For cold climates, perhaps they could augment the LED lights with a simple heating coil. This is not rocket science here.
Infallable checklist:
It a liberal likes it - it is:
- stupid
- illogical
- Marxist
and will be one of many causes of the upcoming revolution.
I hate those guys.
I do not think so. A fuse would blow before anything is fried.
My firefighter husband just completed a course on electric cars. Extrication has to be done differently because of currents running through some of the posts. Yes, cut the wrong on and you will get fried.
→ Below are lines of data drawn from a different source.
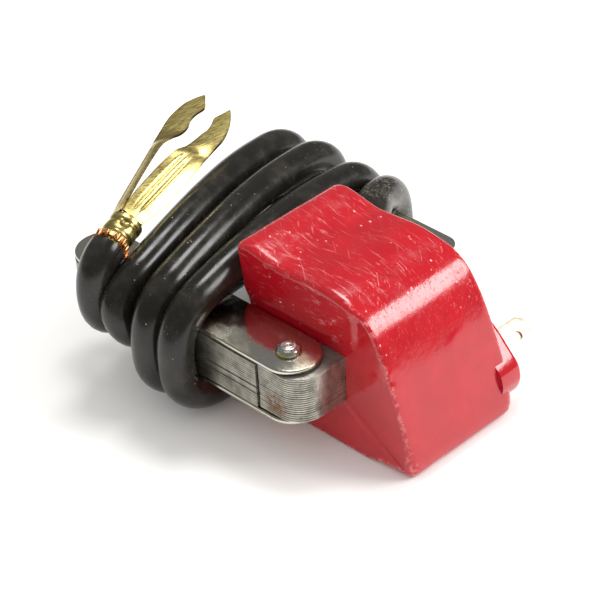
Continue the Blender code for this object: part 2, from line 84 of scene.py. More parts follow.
class Recipe:
    """A material's node tree, written from small steps. Lengths are in millimetres."""

    def __init__(self, name: str) -> None:
        """Start an empty material.

        Args:
            name: the material's name.
        """
        self.material = bpy.data.materials.new(name)
        self.material.use_nodes = True
        self.tree = self.material.node_tree
        self.shader = self.tree.nodes["Principled BSDF"]
        place = self.tree.nodes.new("ShaderNodeTexCoord").outputs["Object"]
        self.place = self.vector("SCALE", place, scale=1000.0)

    def node(self, kind: str, **settings: object) -> bpy.types.Node:
        """Add a node and set its properties.

        Args:
            kind: Blender's name for the node.
            settings: its properties.

        Returns:
            The new node.
        """
        made = self.tree.nodes.new(kind)
        for key, value in settings.items():
            setattr(made, key, value)
        return made

    def feed(self, socket: Socket, value: object) -> None:
        """Give a socket a value or a link.

        Args:
            socket: the socket.
            value: a number, a colour, or the socket to link from.
        """
        if isinstance(value, Socket):
            self.tree.links.new(value, socket)
        else:
            socket.default_value = value

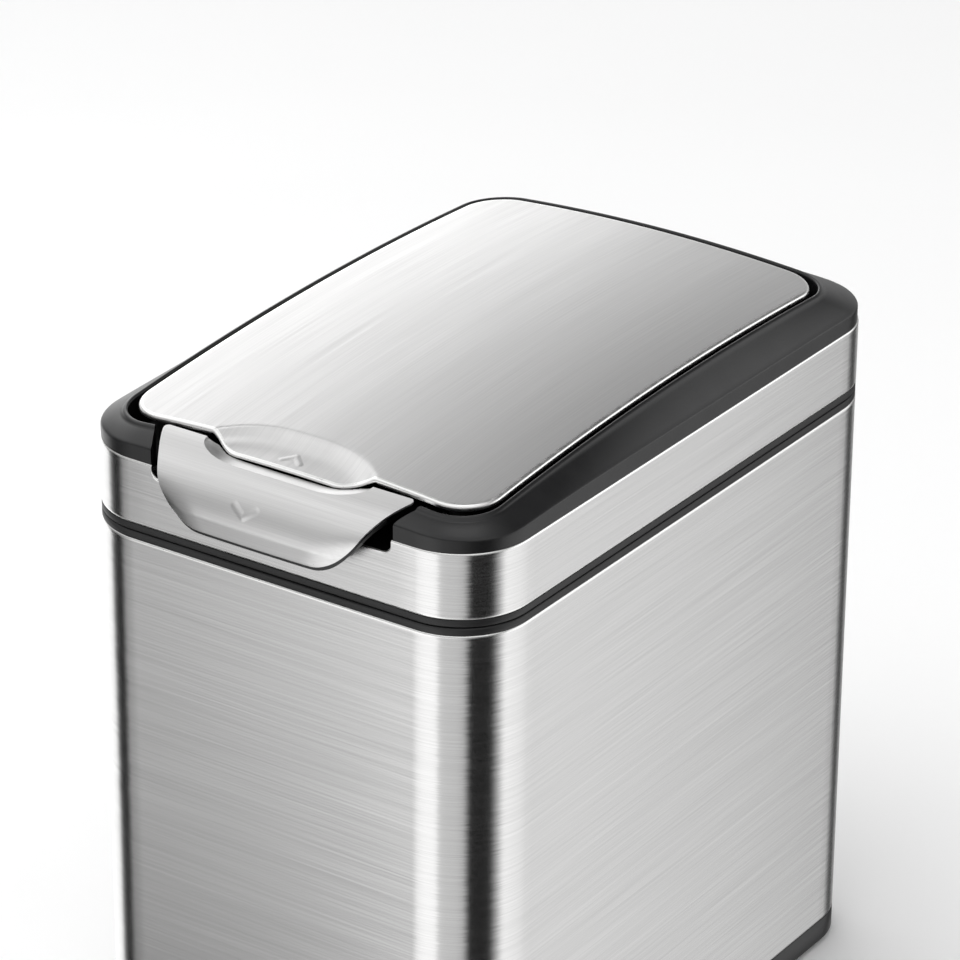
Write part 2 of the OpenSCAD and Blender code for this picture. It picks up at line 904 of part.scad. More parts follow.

This is not complicated. The heat is not the reason we have incandescent lights. It turned out to be an unintended benefit. So, all we have to do is have temperature sensitive micro-heaters on each light that effectively keeps them from freezing in snow. That would still be far cheaper than having them heated all year round, with or without snow.
This article is much ado about nothing. It is a simple - and cheap - problem to fix.
>>The irony of this is that they will probably need heaters that use almost the same wattage as the old incandescent bulbs to keep the lights clear in foul weather.<<
But that is only a fraction of the time.
Can you say SMARTCAR? Shoosh - save a gallon of gas and there is no limit to the RubeGoldberg contraptions the left will submit to.
And a big part of the savings from LED traffic lights is not the power savings (really, how much can these things possibly draw?) but the savings from not having to go around and replace burnt-out bulbs. Or so I’ve read, anyway. We’ve had these things for quite a while up here and I can’t recall seeing any lights obscured by snow or ice, although I can see how it might happen given just the right conditions. Actually, the fact that the fixtures are basically cold now makes snow less likely to stick and start accumultating in the first place.
Those unintended consequences are a pain!
I keep hearing the city ranting about switching to “green” traffic lights.
Collisions? Well, duhhh! What did they expect when they installed all “green” lights?!
Oh. So you want to add additional controllers to the system as well. More equipment, more maintenance.
It’s still cheaper to stop frackin’ fixin’ what ain’t broke.